▶ _Collected material_:
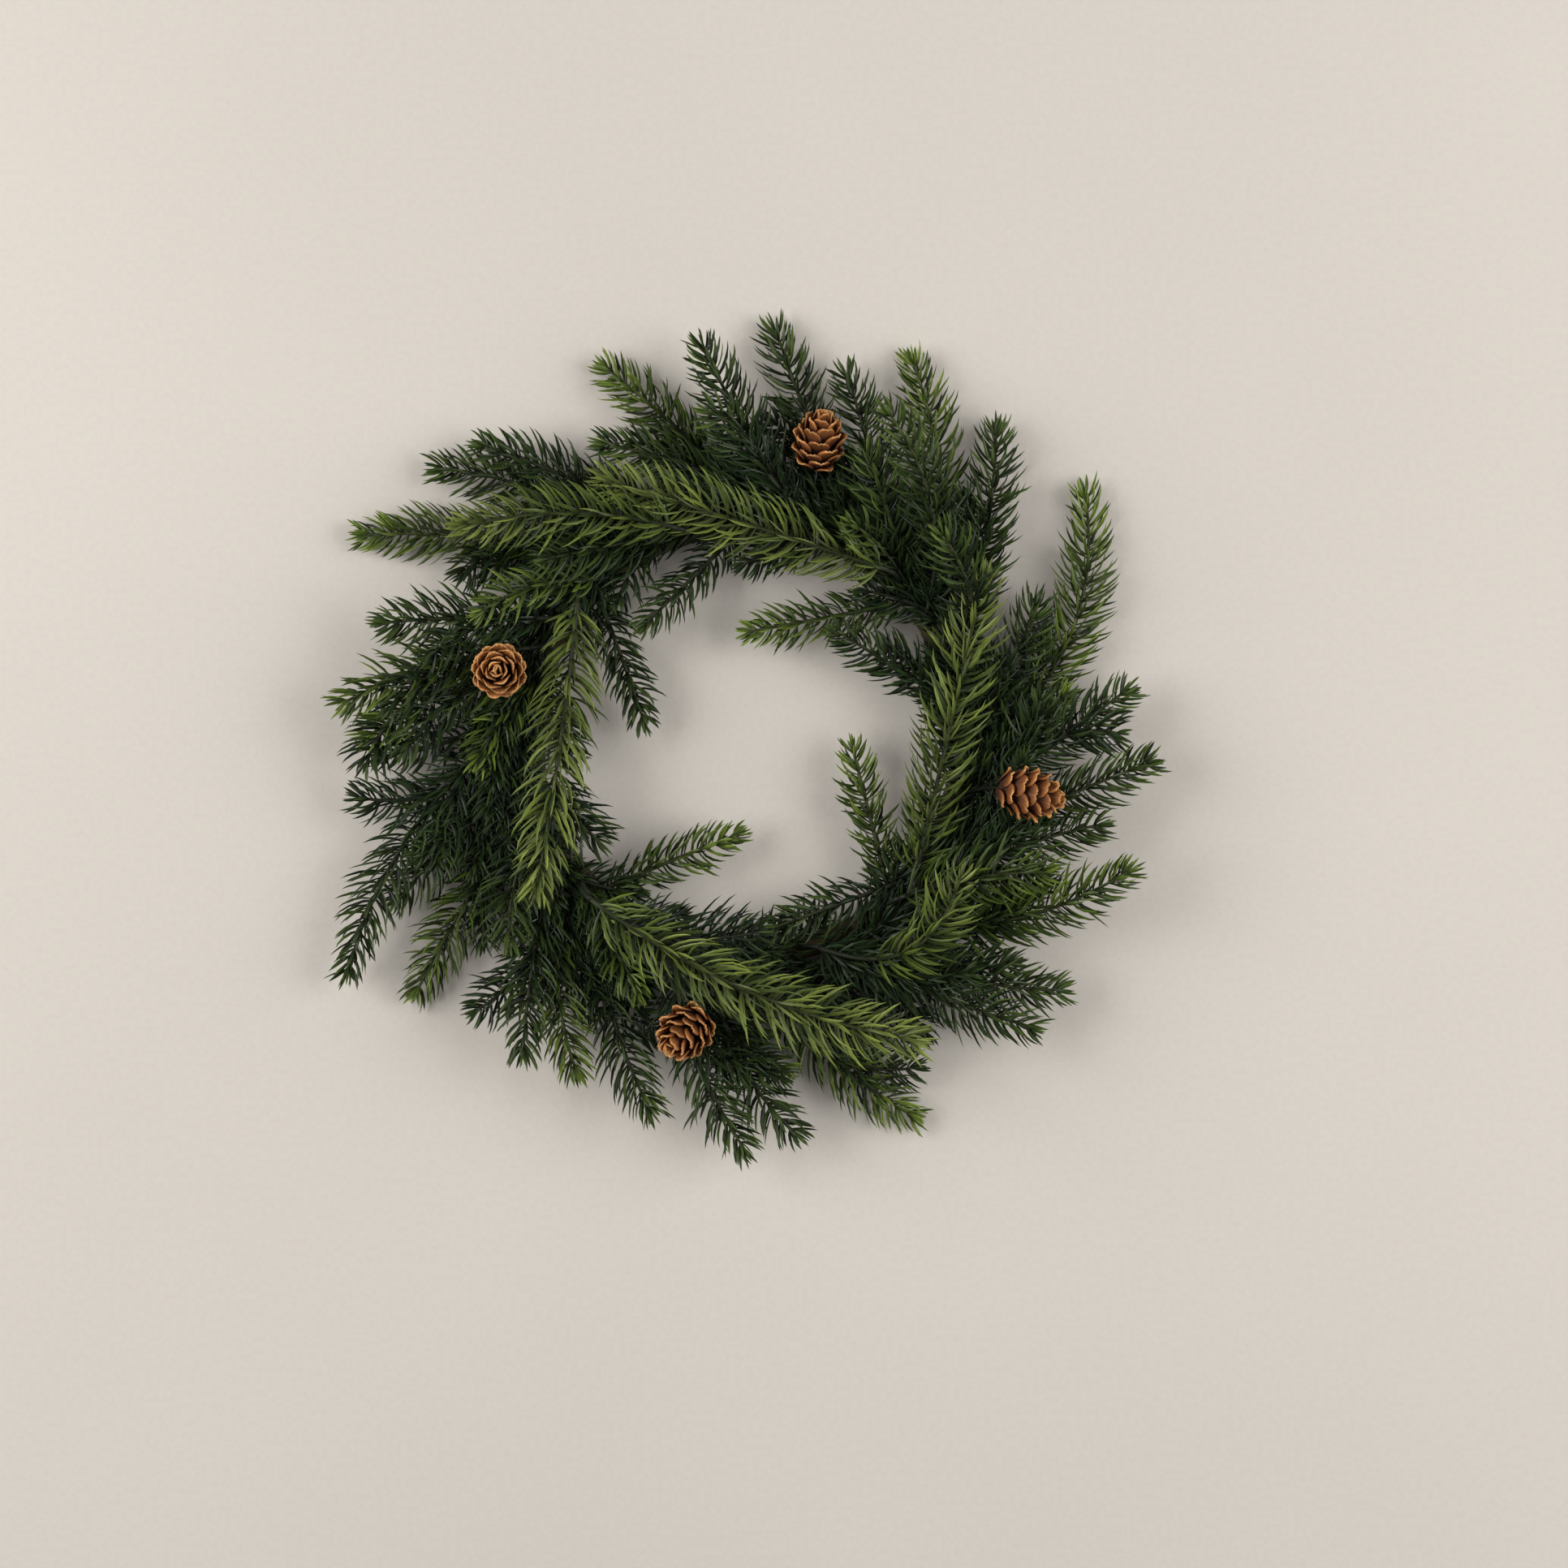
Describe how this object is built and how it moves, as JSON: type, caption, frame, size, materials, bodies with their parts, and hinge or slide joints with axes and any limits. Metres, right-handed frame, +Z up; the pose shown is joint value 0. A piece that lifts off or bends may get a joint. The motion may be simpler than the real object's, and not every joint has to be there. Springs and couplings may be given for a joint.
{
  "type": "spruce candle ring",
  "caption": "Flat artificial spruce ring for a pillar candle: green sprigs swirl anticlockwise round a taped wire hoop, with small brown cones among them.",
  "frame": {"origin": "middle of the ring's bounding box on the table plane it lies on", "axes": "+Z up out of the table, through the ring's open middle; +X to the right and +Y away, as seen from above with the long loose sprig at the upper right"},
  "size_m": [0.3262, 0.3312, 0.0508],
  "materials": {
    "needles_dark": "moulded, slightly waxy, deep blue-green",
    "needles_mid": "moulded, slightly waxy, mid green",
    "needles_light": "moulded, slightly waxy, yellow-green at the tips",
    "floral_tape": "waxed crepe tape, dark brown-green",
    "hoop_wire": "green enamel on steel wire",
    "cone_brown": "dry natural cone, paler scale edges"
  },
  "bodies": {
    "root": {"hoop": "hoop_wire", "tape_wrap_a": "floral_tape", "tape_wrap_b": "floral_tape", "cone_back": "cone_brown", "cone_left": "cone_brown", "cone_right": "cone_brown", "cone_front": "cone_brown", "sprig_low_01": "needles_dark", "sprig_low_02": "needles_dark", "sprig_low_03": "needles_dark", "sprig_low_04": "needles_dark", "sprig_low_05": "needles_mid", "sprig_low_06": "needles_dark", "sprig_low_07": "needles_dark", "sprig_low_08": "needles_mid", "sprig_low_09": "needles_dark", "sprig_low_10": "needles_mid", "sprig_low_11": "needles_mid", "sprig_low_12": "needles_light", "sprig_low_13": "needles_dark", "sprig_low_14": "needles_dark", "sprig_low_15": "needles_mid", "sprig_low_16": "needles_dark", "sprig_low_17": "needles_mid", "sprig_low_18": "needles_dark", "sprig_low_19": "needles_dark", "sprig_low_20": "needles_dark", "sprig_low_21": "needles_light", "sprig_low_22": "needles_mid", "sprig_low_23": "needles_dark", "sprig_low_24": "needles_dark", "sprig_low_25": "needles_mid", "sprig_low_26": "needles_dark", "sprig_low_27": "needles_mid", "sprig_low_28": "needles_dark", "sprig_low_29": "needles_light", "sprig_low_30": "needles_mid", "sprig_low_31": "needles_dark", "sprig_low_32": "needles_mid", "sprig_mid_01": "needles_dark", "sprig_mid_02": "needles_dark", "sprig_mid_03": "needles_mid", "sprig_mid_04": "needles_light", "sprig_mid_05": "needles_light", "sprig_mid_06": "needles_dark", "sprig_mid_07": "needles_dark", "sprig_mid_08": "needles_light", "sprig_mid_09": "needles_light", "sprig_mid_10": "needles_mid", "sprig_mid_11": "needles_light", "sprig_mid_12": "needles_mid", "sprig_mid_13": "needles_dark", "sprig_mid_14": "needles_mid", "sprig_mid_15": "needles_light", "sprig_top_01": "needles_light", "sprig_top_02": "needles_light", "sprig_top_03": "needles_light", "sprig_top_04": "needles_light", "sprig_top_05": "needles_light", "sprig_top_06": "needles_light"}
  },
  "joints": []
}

▶ _Exercise requirements_: Write out all the data again, exactly as it appears.

▶ _Task result_:
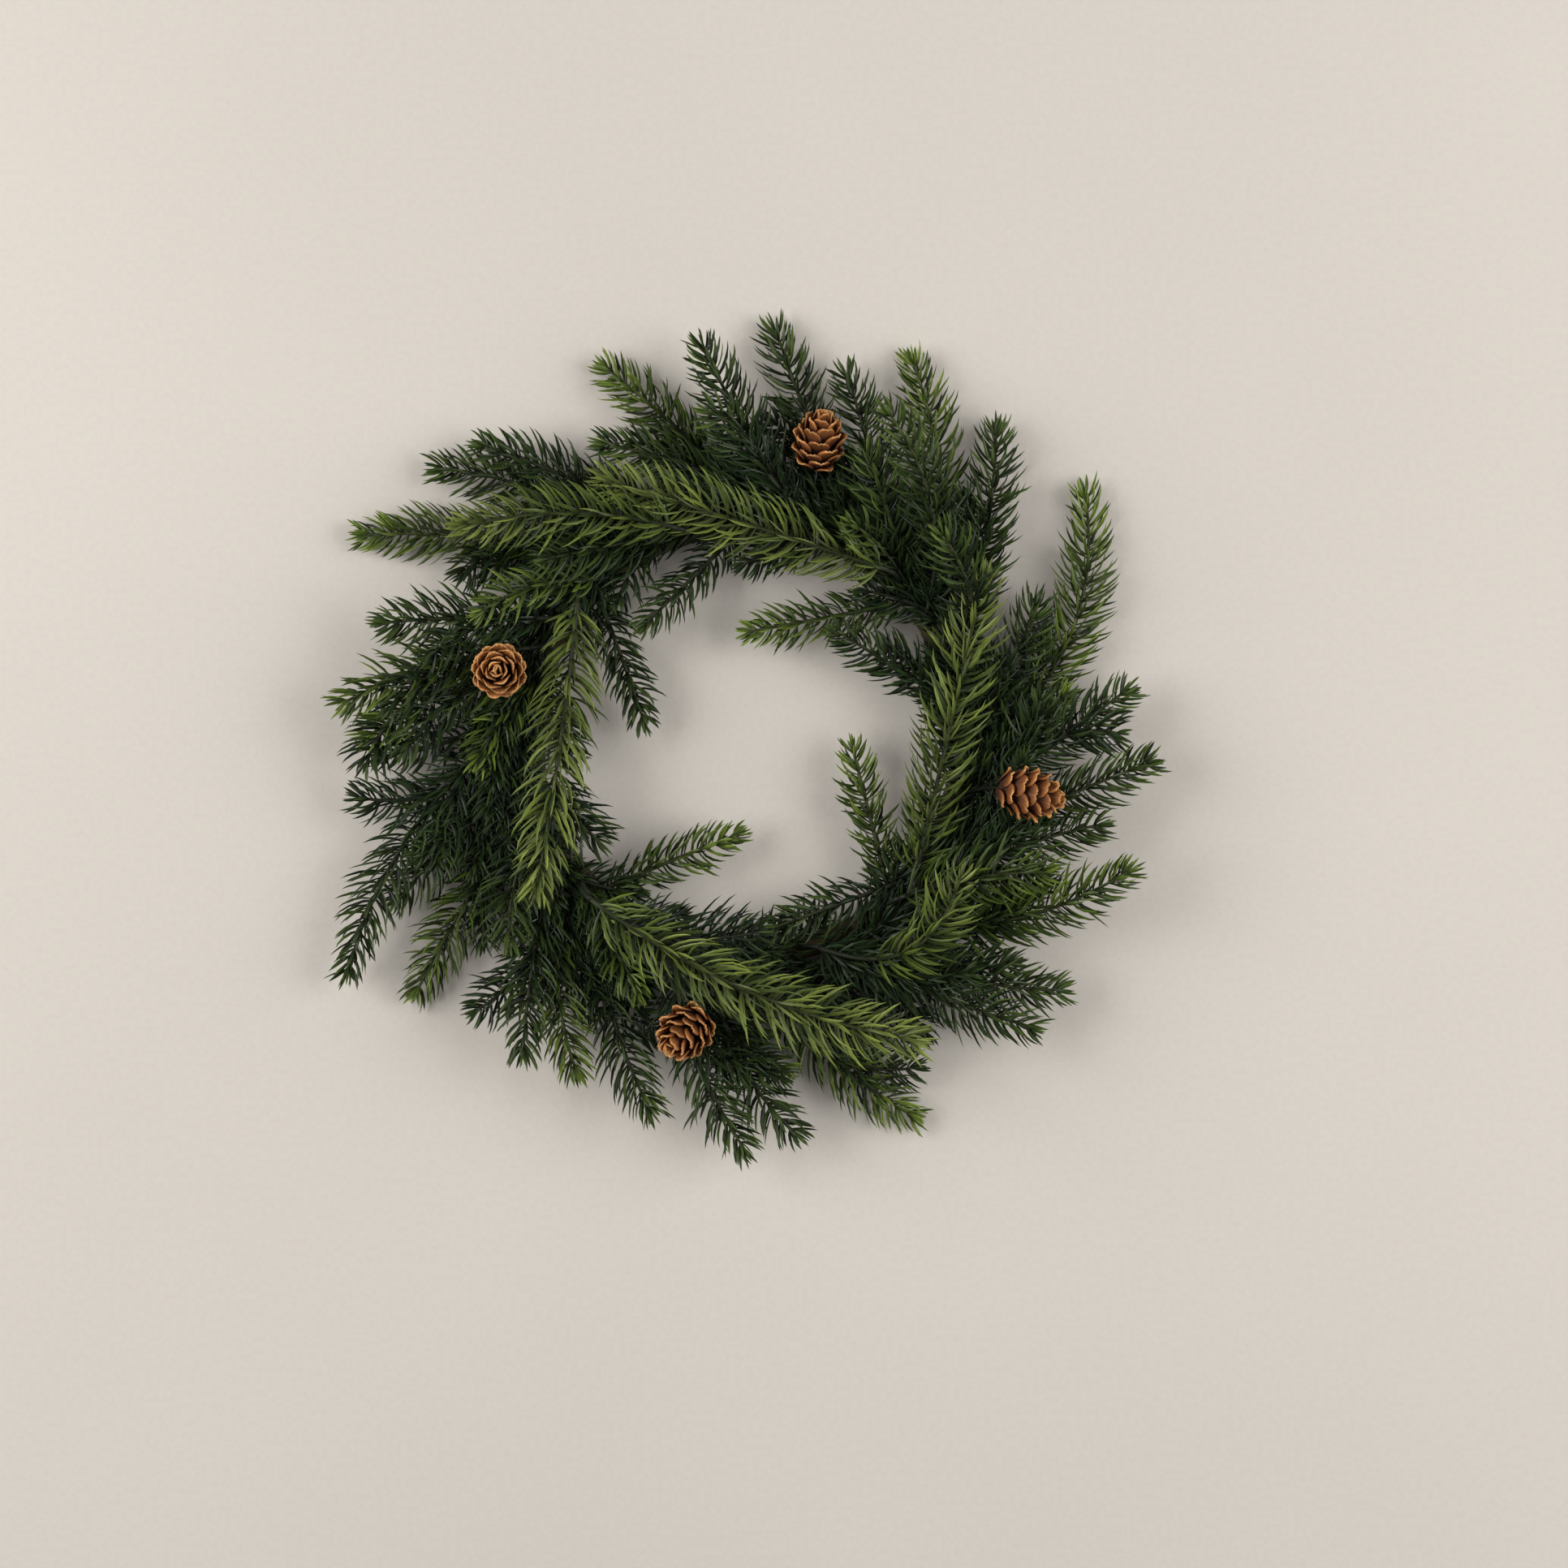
Describe how this object is built and how it moves, as JSON: type, caption, frame, size, materials, bodies with their parts, and hinge or slide joints with axes and any limits. Metres, right-handed frame, +Z up; the pose shown is joint value 0. A piece that lifts off or bends may get a joint. The motion may be simpler than the real object's, and not every joint has to be there. Springs and couplings may be given for a joint.
{
  "type": "spruce candle ring",
  "caption": "Flat artificial spruce ring for a pillar candle: green sprigs swirl anticlockwise round a taped wire hoop, with small brown cones among them.",
  "frame": {"origin": "middle of the ring's bounding box on the table plane it lies on", "axes": "+Z up out of the table, through the ring's open middle; +X to the right and +Y away, as seen from above with the long loose sprig at the upper right"},
  "size_m": [0.3262, 0.3312, 0.0508],
  "materials": {
    "needles_dark": "moulded, slightly waxy, deep blue-green",
    "needles_mid": "moulded, slightly waxy, mid green",
    "needles_light": "moulded, slightly waxy, yellow-green at the tips",
    "floral_tape": "waxed crepe tape, dark brown-green",
    "hoop_wire": "green enamel on steel wire",
    "cone_brown": "dry natural cone, paler scale edges"
  },
  "bodies": {
    "root": {"hoop": "hoop_wire", "tape_wrap_a": "floral_tape", "tape_wrap_b": "floral_tape", "cone_back": "cone_brown", "cone_left": "cone_brown", "cone_right": "cone_brown", "cone_front": "cone_brown", "sprig_low_01": "needles_dark", "sprig_low_02": "needles_dark", "sprig_low_03": "needles_dark", "sprig_low_04": "needles_dark", "sprig_low_05": "needles_mid", "sprig_low_06": "needles_dark", "sprig_low_07": "needles_dark", "sprig_low_08": "needles_mid", "sprig_low_09": "needles_dark", "sprig_low_10": "needles_mid", "sprig_low_11": "needles_mid", "sprig_low_12": "needles_light", "sprig_low_13": "needles_dark", "sprig_low_14": "needles_dark", "sprig_low_15": "needles_mid", "sprig_low_16": "needles_dark", "sprig_low_17": "needles_mid", "sprig_low_18": "needles_dark", "sprig_low_19": "needles_dark", "sprig_low_20": "needles_dark", "sprig_low_21": "needles_light", "sprig_low_22": "needles_mid", "sprig_low_23": "needles_dark", "sprig_low_24": "needles_dark", "sprig_low_25": "needles_mid", "sprig_low_26": "needles_dark", "sprig_low_27": "needles_mid", "sprig_low_28": "needles_dark", "sprig_low_29": "needles_light", "sprig_low_30": "needles_mid", "sprig_low_31": "needles_dark", "sprig_low_32": "needles_mid", "sprig_mid_01": "needles_dark", "sprig_mid_02": "needles_dark", "sprig_mid_03": "needles_mid", "sprig_mid_04": "needles_light", "sprig_mid_05": "needles_light", "sprig_mid_06": "needles_dark", "sprig_mid_07": "needles_dark", "sprig_mid_08": "needles_light", "sprig_mid_09": "needles_light", "sprig_mid_10": "needles_mid", "sprig_mid_11": "needles_light", "sprig_mid_12": "needles_mid", "sprig_mid_13": "needles_dark", "sprig_mid_14": "needles_mid", "sprig_mid_15": "needles_light", "sprig_top_01": "needles_light", "sprig_top_02": "needles_light", "sprig_top_03": "needles_light", "sprig_top_04": "needles_light", "sprig_top_05": "needles_light", "sprig_top_06": "needles_light"}
  },
  "joints": []
}